I moved back, maybe six feet away. I noticed the two rows of trees, one of them marching up the slope that seemed to be climbing up itself. For the first time I saw there was a house behind the trees. And in front of the house were tiny, delicate flowers, including the sunflowers Van Gogh painted so often. They were painted with tiny, calm, detailed strokes and daubs, as if they were added the next day, when the madness had passed.
I lingered, my eyes continuing to rove and pause. I felt the beauty and the torment. I felt shaken, and sad.
I’d set the timer on my phone so I knew when to leave the museum. It chimed. It was time for my lunch reservation.

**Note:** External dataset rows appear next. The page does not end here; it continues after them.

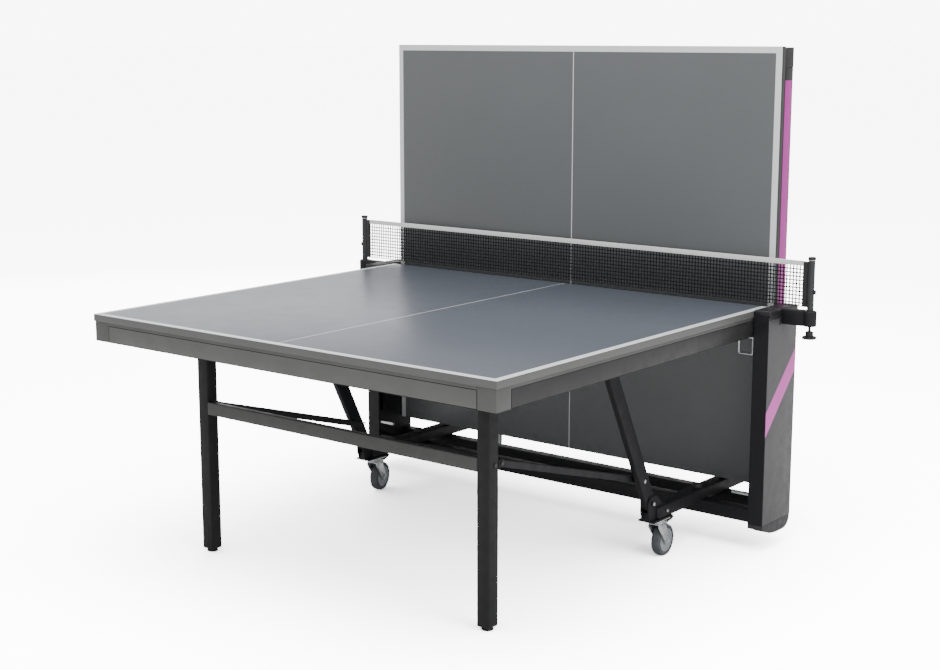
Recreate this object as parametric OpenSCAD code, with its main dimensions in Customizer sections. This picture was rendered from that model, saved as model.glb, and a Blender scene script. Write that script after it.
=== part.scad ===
// Rollaway table tennis table: two folding halves on one wheeled undercarriage.
// The near half lies open on its legs and the far half stands folded behind the net.
// Every half is drawn once, open, on the +Y side of the net line; near() mirrors it to -Y.

/* [Table] */
// Overall playing length, both halves open
table_l = 2740; // [2400:10:3300]
// Width of the playing surface
table_w = 1525; // [1400:5:1850]
// Height of the playing surface above the floor
table_h = 760; // [720:1:800]
// Thickness of the playing board
board_t = 22; // [16:1:26]
// Height of the steel rail under the board
rail_h = 60; // [54:1:66]
// Thickness of the steel rail, across
rail_t = 24; // [20:1:28]
// How far the board stands proud of the rails
board_lip = 3; // [1:0.5:8]
// Length of each leg of a corner piece
corner_l = 60; // [40:1:80]
// Depth of the pockets that hold the trim panels
panel_depth = 1.2; // [1:0.1:2]

/* [Folding] */
// Distance from the net line to the face of a folded half
fold_gap = 36; // [30:1:38]
// Height of the net edge of a folded half
fold_low = 178; // [176:1:190]
// Distance of the guide pin from the net edge
pin_s = 50; // [44:1:54]
// Depth of the guide pin under the playing surface
pin_d = 38; // [34:1:40]
// Radius of the guide pin
pin_r = 6; // [5:0.5:7]
// Radius of the guide roller
roller_r = 11; // [9:0.5:12]

/* [Columns] */
// Width of a column, across the table
col_w = 50; // [40:1:65]
// Length of a column, along the table
col_l = 180; // [174:1:220]
// Gap between the table edge and a column
col_gap = 2.5; // [2:0.5:8]
// Height of the top of a column
col_top = 746; // [735:1:748]
// Height of the seam between a column and its shoe
col_low = 88; // [84:1:90]
// Thickness of the cover on the outer side of a column
cover_t = 2; // [1:0.5:4]

/* [Undercarriage] */
// Distance of a cross tube's middle from the net line
cross_y = 65; // [60:1:66]
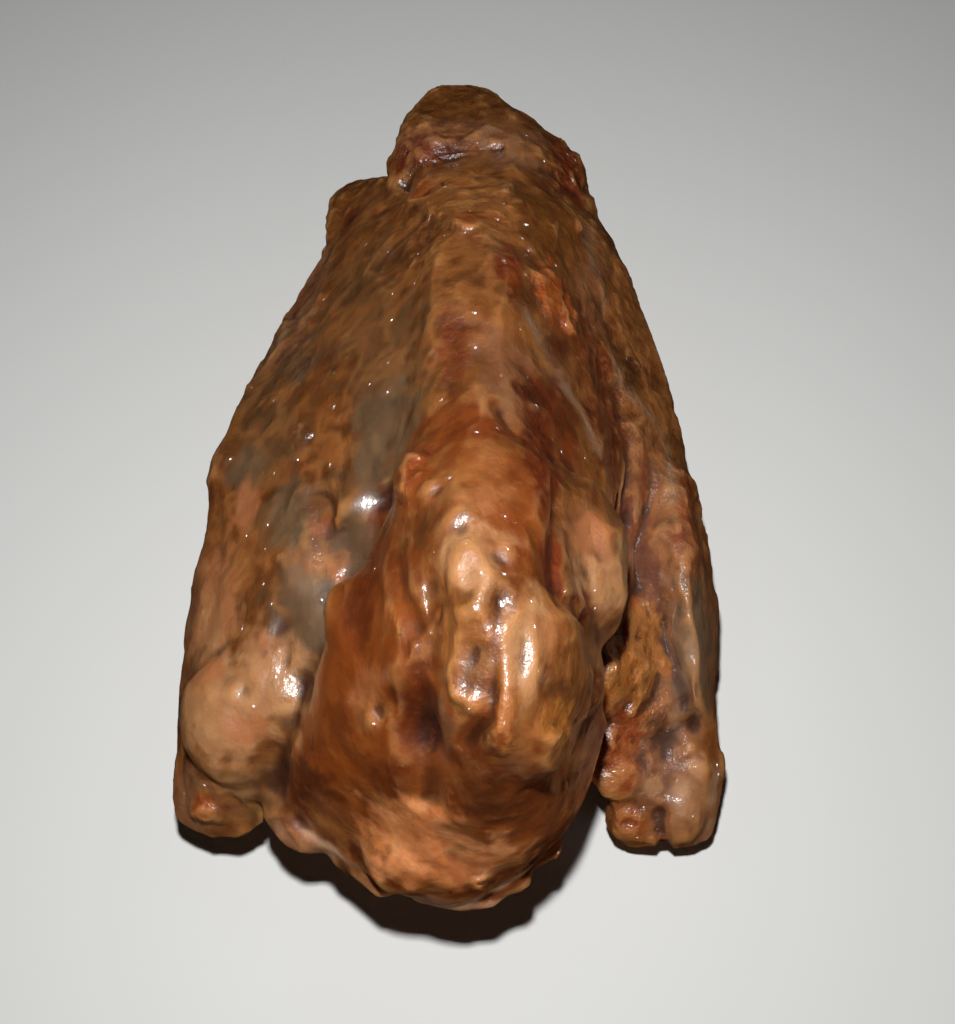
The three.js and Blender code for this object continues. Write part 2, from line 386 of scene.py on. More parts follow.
for middle, radii, turn in LOBES:
    lobe(shape, middle, radii, turn)

# The thin rim along the foot of the front crystal, painted pale as light glowing through its thin edge.
FRONT_RIM = [(-12.2, -34.0, 14.9), (-9.7, -35.7, 15.2), (-6.7, -37.5, 15.6), (-3.8, -39.1, 16.0)]
FRONT_RIM += [(-1.0, -40.0, 16.0), (1.8, -40.1, 16.4), (4.2, -39.2, 16.8), (7.0, -37.0, 17.0)]
# A scalloped ledge of small lobes lies just behind and below it, each shifted, lifted and turned a little.
LEDGE_LOBES = 3
LEDGE_RADII = [(1.0, 2.2), (1.2, 1.8), (1.0, 1.8)]
LEDGE_BACK = 0.9
LEDGE_DROP = 1.9
LEDGE_SHIFT = 1.6
LEDGE_LIFT = 0.4
LEDGE_TURN = 20
for x, y, z in FRONT_RIM:
    for _ in range(LEDGE_LOBES):
        shift = rng.uniform(-LEDGE_SHIFT, LEDGE_SHIFT)
        radii = [rng.uniform(*span) for span in LEDGE_RADII]
        middle = (x + shift, y + LEDGE_BACK, z - LEDGE_DROP + rng.uniform(-LEDGE_LIFT, LEDGE_LIFT))
        lobe(shape, middle, radii, rng.uniform(-LEDGE_TURN, LEDGE_TURN))


# A crystal's straight sides take up this much of its length; the rest is its two points.
PRISM = 0.6


def crystal(shape, middle, outwards, along, width, thick, length, roll):
    """A six-sided quartz crystal with a point at each end."""
    along = np.array(along) - np.dot(along, outwards) * np.array(outwards)
    along /= np.linalg.norm(along)
    across = np.cross(along, outwards)
    sides = np.array([across * width, outwards * thick, along * length]).T
    pose = Matrix(sides.tolist()).to_4x4()
    pose.translation = Vector(middle)
    made = bmesh.ops.create_cone(
        shape,
        cap_ends=True,
        segments=6,
        radius1=0.5,
        radius2=0.5,
        depth=PRISM,
        matrix=Matrix.Scale(MM, 4) @ pose @ Matrix.Rotation(roll, 4, "Z"),
    )
    ends = {face for corner in made["verts"] for face in corner.link_faces if len(face.verts) == 6}
    bmesh.ops.poke(shape, faces=list(ends), offset=(1 - PRISM) / 2 * length * MM)


def stands_out(point):
    """How far a point stands out of the first skin."""
    nearest = np.argmin(((skin - point) ** 2).sum(axis=1))
    return (point - skin[nearest]) @ facing[nearest]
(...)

Van Gogh painted Montagnes à Saint-Rémy in July 1889, from the grounds of the asylum he entered after he’d cut off his left ear seven months earlier. In December 1889 he ate paint in an attempt to poison himself. In July 1890, one year after he painted this picture, he shot himself in the abdomen and died.
Eat This Tip
This was a beautiful, memorable experience. Next time you’re at a museum alone, or with someone who will abide your eccentricity, spend 15 minutes with one picture. Set a timer. Stick with it.
I have done this with my wife. It is a mesmerizing experience. The work, and your understanding of it change in that time. Time is a gift that too often we don't use well...happily reading this was time well spent!